Object modeling scripts:

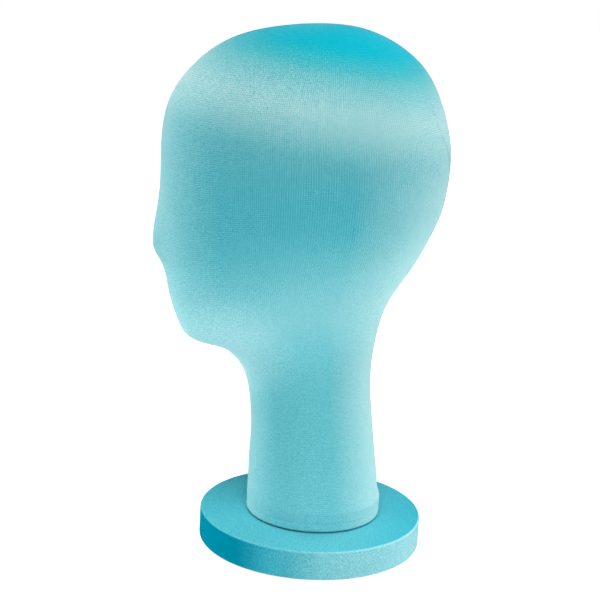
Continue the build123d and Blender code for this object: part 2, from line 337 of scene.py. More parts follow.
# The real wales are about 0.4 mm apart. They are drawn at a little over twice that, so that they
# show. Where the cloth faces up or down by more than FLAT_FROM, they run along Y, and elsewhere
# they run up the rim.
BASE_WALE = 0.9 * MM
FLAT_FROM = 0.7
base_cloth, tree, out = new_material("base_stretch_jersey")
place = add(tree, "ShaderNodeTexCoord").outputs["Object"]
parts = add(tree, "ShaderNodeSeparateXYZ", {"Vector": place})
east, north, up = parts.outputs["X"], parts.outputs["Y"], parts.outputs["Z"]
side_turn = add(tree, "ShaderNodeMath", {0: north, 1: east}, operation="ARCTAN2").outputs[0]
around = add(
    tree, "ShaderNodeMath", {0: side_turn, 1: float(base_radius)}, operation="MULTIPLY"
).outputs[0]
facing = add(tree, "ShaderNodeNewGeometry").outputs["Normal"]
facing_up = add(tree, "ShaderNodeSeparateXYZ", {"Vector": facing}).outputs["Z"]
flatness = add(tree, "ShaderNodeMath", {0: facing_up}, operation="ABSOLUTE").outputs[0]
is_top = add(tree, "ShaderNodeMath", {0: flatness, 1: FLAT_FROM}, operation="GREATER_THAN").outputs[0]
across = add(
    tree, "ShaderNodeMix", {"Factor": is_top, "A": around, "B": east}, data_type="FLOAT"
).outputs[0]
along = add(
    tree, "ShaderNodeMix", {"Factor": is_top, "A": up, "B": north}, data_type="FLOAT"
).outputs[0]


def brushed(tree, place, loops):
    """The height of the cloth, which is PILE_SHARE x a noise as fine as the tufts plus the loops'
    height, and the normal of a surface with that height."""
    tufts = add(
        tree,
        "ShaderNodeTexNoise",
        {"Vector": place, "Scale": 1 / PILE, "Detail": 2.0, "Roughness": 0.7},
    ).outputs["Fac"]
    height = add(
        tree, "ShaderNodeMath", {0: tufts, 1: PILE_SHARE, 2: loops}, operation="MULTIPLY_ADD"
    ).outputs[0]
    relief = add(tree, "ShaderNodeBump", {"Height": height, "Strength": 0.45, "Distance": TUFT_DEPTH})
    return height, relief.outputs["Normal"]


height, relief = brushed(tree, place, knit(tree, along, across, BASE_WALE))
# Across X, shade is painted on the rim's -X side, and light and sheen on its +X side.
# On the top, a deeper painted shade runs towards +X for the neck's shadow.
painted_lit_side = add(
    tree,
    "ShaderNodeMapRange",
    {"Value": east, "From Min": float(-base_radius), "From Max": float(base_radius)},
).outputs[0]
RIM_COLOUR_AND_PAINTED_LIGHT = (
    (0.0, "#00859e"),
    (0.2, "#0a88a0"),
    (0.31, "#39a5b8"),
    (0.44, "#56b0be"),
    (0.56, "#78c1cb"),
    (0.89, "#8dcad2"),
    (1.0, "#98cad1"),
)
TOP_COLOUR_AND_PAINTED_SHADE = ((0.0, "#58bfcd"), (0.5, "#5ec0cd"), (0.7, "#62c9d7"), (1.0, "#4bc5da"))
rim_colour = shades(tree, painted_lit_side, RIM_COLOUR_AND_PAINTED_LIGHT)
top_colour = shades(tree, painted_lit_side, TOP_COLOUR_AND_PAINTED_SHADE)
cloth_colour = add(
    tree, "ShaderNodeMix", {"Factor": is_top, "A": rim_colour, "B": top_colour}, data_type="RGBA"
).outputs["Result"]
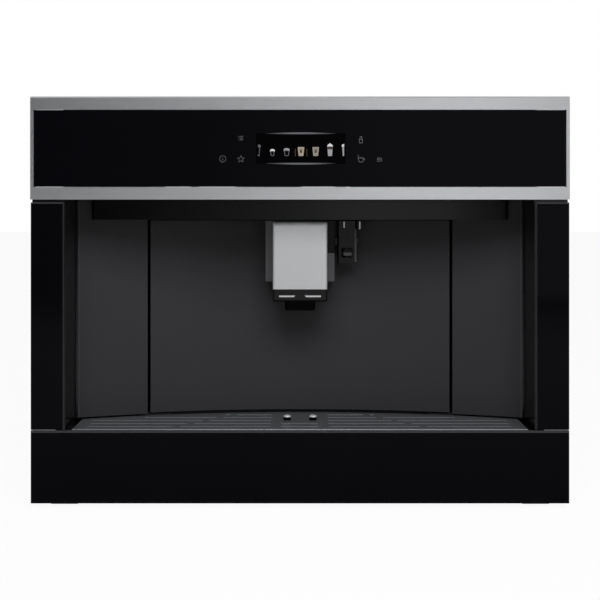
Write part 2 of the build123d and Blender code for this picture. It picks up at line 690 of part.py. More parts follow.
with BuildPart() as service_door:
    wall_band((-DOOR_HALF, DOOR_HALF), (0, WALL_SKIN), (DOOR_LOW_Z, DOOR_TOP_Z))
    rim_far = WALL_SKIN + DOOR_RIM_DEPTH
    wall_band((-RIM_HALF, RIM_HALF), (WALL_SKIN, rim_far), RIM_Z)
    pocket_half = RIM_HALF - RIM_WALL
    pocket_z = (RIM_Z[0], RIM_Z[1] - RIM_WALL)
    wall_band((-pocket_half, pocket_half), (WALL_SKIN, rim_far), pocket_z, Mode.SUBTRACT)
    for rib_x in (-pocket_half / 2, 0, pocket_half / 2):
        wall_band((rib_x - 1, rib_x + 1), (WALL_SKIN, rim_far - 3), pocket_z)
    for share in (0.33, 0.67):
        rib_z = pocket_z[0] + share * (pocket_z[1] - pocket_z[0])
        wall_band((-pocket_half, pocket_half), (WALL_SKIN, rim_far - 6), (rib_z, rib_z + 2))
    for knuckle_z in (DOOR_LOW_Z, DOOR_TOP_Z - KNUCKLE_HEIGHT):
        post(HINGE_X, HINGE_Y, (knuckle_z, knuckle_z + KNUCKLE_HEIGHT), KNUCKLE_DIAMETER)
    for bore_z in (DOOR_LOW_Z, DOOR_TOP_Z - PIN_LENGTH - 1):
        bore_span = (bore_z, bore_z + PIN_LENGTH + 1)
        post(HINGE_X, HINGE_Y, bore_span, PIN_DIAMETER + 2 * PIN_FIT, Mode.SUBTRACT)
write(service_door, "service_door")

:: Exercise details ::
Write out all records exactly, keeping every detail.

:: Expected output ::
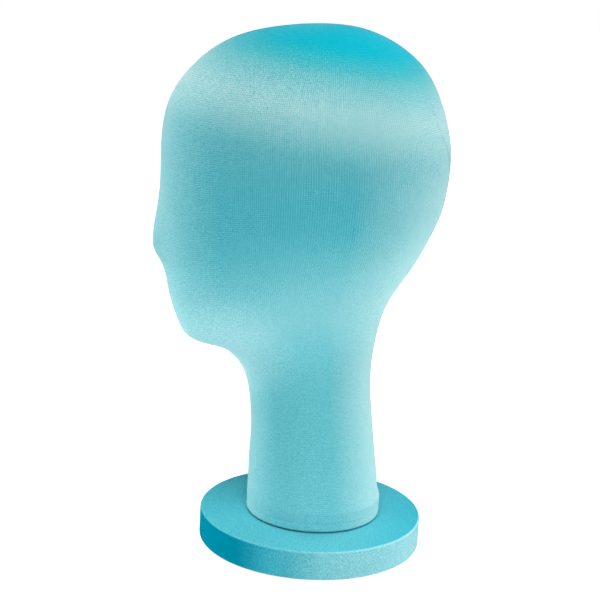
Continue the build123d and Blender code for this object: part 2, from line 337 of scene.py. More parts follow.
# The real wales are about 0.4 mm apart. They are drawn at a little over twice that, so that they
# show. Where the cloth faces up or down by more than FLAT_FROM, they run along Y, and elsewhere
# they run up the rim.
BASE_WALE = 0.9 * MM
FLAT_FROM = 0.7
base_cloth, tree, out = new_material("base_stretch_jersey")
place = add(tree, "ShaderNodeTexCoord").outputs["Object"]
parts = add(tree, "ShaderNodeSeparateXYZ", {"Vector": place})
east, north, up = parts.outputs["X"], parts.outputs["Y"], parts.outputs["Z"]
side_turn = add(tree, "ShaderNodeMath", {0: north, 1: east}, operation="ARCTAN2").outputs[0]
around = add(
    tree, "ShaderNodeMath", {0: side_turn, 1: float(base_radius)}, operation="MULTIPLY"
).outputs[0]
facing = add(tree, "ShaderNodeNewGeometry").outputs["Normal"]
facing_up = add(tree, "ShaderNodeSeparateXYZ", {"Vector": facing}).outputs["Z"]
flatness = add(tree, "ShaderNodeMath", {0: facing_up}, operation="ABSOLUTE").outputs[0]
is_top = add(tree, "ShaderNodeMath", {0: flatness, 1: FLAT_FROM}, operation="GREATER_THAN").outputs[0]
across = add(
    tree, "ShaderNodeMix", {"Factor": is_top, "A": around, "B": east}, data_type="FLOAT"
).outputs[0]
along = add(
    tree, "ShaderNodeMix", {"Factor": is_top, "A": up, "B": north}, data_type="FLOAT"
).outputs[0]


def brushed(tree, place, loops):
    """The height of the cloth, which is PILE_SHARE x a noise as fine as the tufts plus the loops'
    height, and the normal of a surface with that height."""
    tufts = add(
        tree,
        "ShaderNodeTexNoise",
        {"Vector": place, "Scale": 1 / PILE, "Detail": 2.0, "Roughness": 0.7},
    ).outputs["Fac"]
    height = add(
        tree, "ShaderNodeMath", {0: tufts, 1: PILE_SHARE, 2: loops}, operation="MULTIPLY_ADD"
    ).outputs[0]
    relief = add(tree, "ShaderNodeBump", {"Height": height, "Strength": 0.45, "Distance": TUFT_DEPTH})
    return height, relief.outputs["Normal"]


height, relief = brushed(tree, place, knit(tree, along, across, BASE_WALE))
# Across X, shade is painted on the rim's -X side, and light and sheen on its +X side.
# On the top, a deeper painted shade runs towards +X for the neck's shadow.
painted_lit_side = add(
    tree,
    "ShaderNodeMapRange",
    {"Value": east, "From Min": float(-base_radius), "From Max": float(base_radius)},
).outputs[0]
RIM_COLOUR_AND_PAINTED_LIGHT = (
    (0.0, "#00859e"),
    (0.2, "#0a88a0"),
    (0.31, "#39a5b8"),
    (0.44, "#56b0be"),
    (0.56, "#78c1cb"),
    (0.89, "#8dcad2"),
    (1.0, "#98cad1"),
)
TOP_COLOUR_AND_PAINTED_SHADE = ((0.0, "#58bfcd"), (0.5, "#5ec0cd"), (0.7, "#62c9d7"), (1.0, "#4bc5da"))
rim_colour = shades(tree, painted_lit_side, RIM_COLOUR_AND_PAINTED_LIGHT)
top_colour = shades(tree, painted_lit_side, TOP_COLOUR_AND_PAINTED_SHADE)
cloth_colour = add(
    tree, "ShaderNodeMix", {"Factor": is_top, "A": rim_colour, "B": top_colour}, data_type="RGBA"
).outputs["Result"]
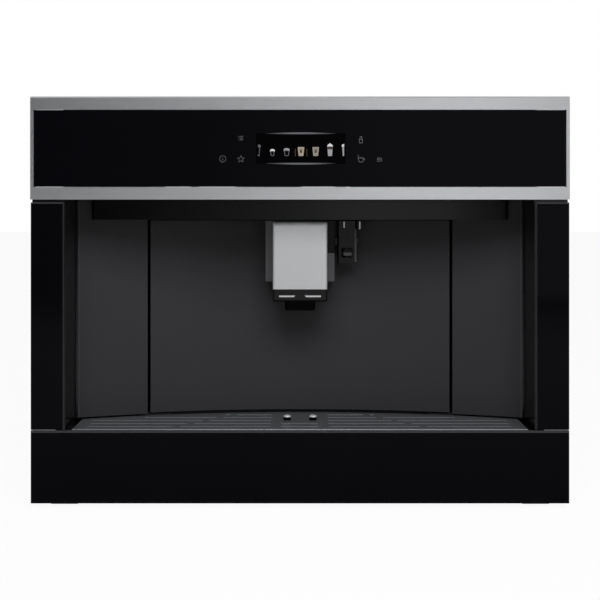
Write part 2 of the build123d and Blender code for this picture. It picks up at line 690 of part.py. More parts follow.
with BuildPart() as service_door:
    wall_band((-DOOR_HALF, DOOR_HALF), (0, WALL_SKIN), (DOOR_LOW_Z, DOOR_TOP_Z))
    rim_far = WALL_SKIN + DOOR_RIM_DEPTH
    wall_band((-RIM_HALF, RIM_HALF), (WALL_SKIN, rim_far), RIM_Z)
    pocket_half = RIM_HALF - RIM_WALL
    pocket_z = (RIM_Z[0], RIM_Z[1] - RIM_WALL)
    wall_band((-pocket_half, pocket_half), (WALL_SKIN, rim_far), pocket_z, Mode.SUBTRACT)
    for rib_x in (-pocket_half / 2, 0, pocket_half / 2):
        wall_band((rib_x - 1, rib_x + 1), (WALL_SKIN, rim_far - 3), pocket_z)
    for share in (0.33, 0.67):
        rib_z = pocket_z[0] + share * (pocket_z[1] - pocket_z[0])
        wall_band((-pocket_half, pocket_half), (WALL_SKIN, rim_far - 6), (rib_z, rib_z + 2))
    for knuckle_z in (DOOR_LOW_Z, DOOR_TOP_Z - KNUCKLE_HEIGHT):
        post(HINGE_X, HINGE_Y, (knuckle_z, knuckle_z + KNUCKLE_HEIGHT), KNUCKLE_DIAMETER)
    for bore_z in (DOOR_LOW_Z, DOOR_TOP_Z - PIN_LENGTH - 1):
        bore_span = (bore_z, bore_z + PIN_LENGTH + 1)
        post(HINGE_X, HINGE_Y, bore_span, PIN_DIAMETER + 2 * PIN_FIT, Mode.SUBTRACT)
write(service_door, "service_door")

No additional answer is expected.